Formula RUS (Формула Русь) was a Russian formula racing class, corresponding to FIA's Formula Е category. The class was designed to help beginners and young karters make the transition to auto racing. The series ran from 2002 to 2007.

Formula RUS Championship

The Formula RUS Championship is a single-make Formula RUS series. Teams and drivers are restricted from making any changes to the car. The series organizers provide technical service to series participants and guarantee that all cars are identical, including car setup.

The aim of Formula RUS  is to provide a practical and realistic platform for the novice racing driver, with an emphasis on the provision of education and development of race craft.

In 1999 (and for the first time in Russian motor racing history), the concept of a mono-class, low budget, racing car first came about, and as a direct result of this concept and idea, the first batch of cars were produced. The car was designed so that it could be used for training drivers with very little racing experience and also for the purpose of taking part in official competitions. 

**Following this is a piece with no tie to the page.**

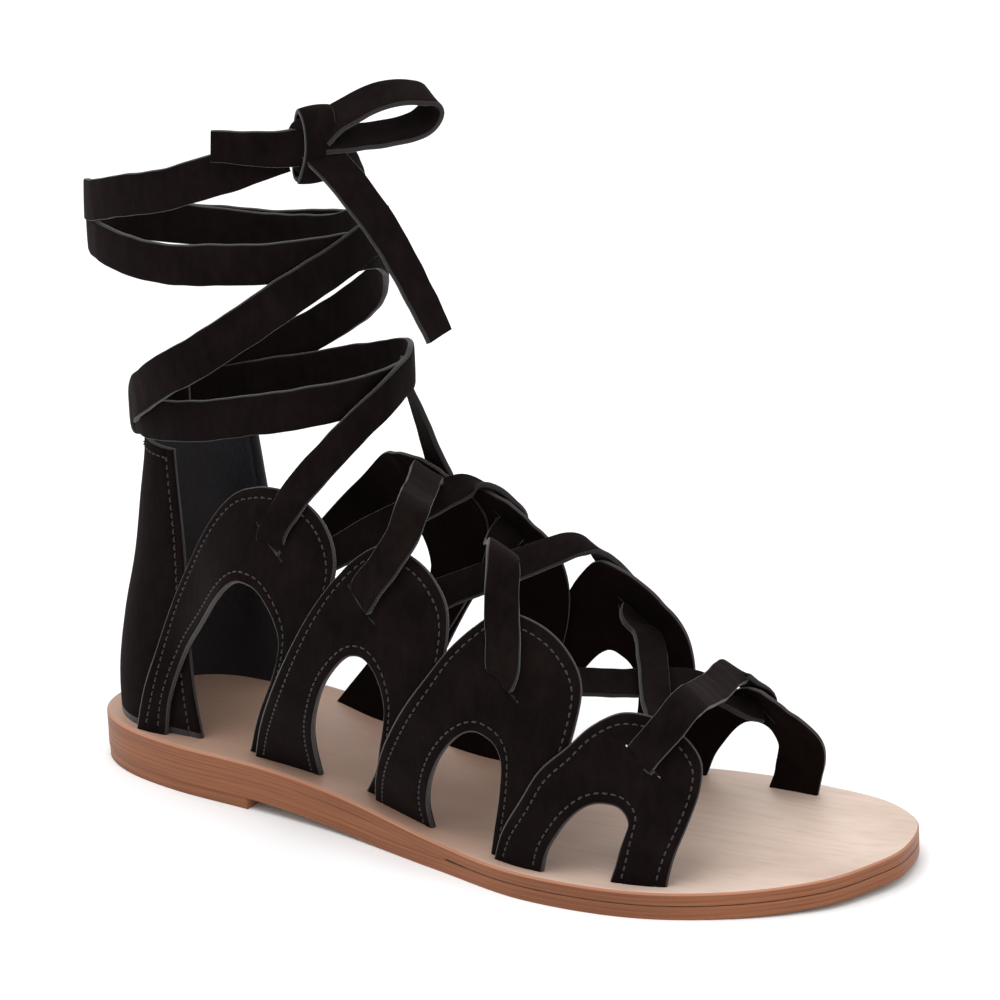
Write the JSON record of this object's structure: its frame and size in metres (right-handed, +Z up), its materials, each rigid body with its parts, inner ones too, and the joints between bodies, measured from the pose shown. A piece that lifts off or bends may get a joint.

Since 2002 and after having undergone a full and thorough testing programme Formula RUS now has over seventy cars in operation– over thirty of which are in operation at any one time. Additionally, since 2002, Formula RUS has carried out the «Formula RUS Championship», which in 2003 was granted the status of the Championship of Russia.

During the five years of its existence, the formula has taken part in more than seventy races and carried out more than one hundred and seventy testing days. The series has also trained over two hundred and sixty racing drivers of ages ranging from sixteen to sixty – all of them with various degrees of racing skills and abilities and from the many various regions of the Russian Federation and the CIS.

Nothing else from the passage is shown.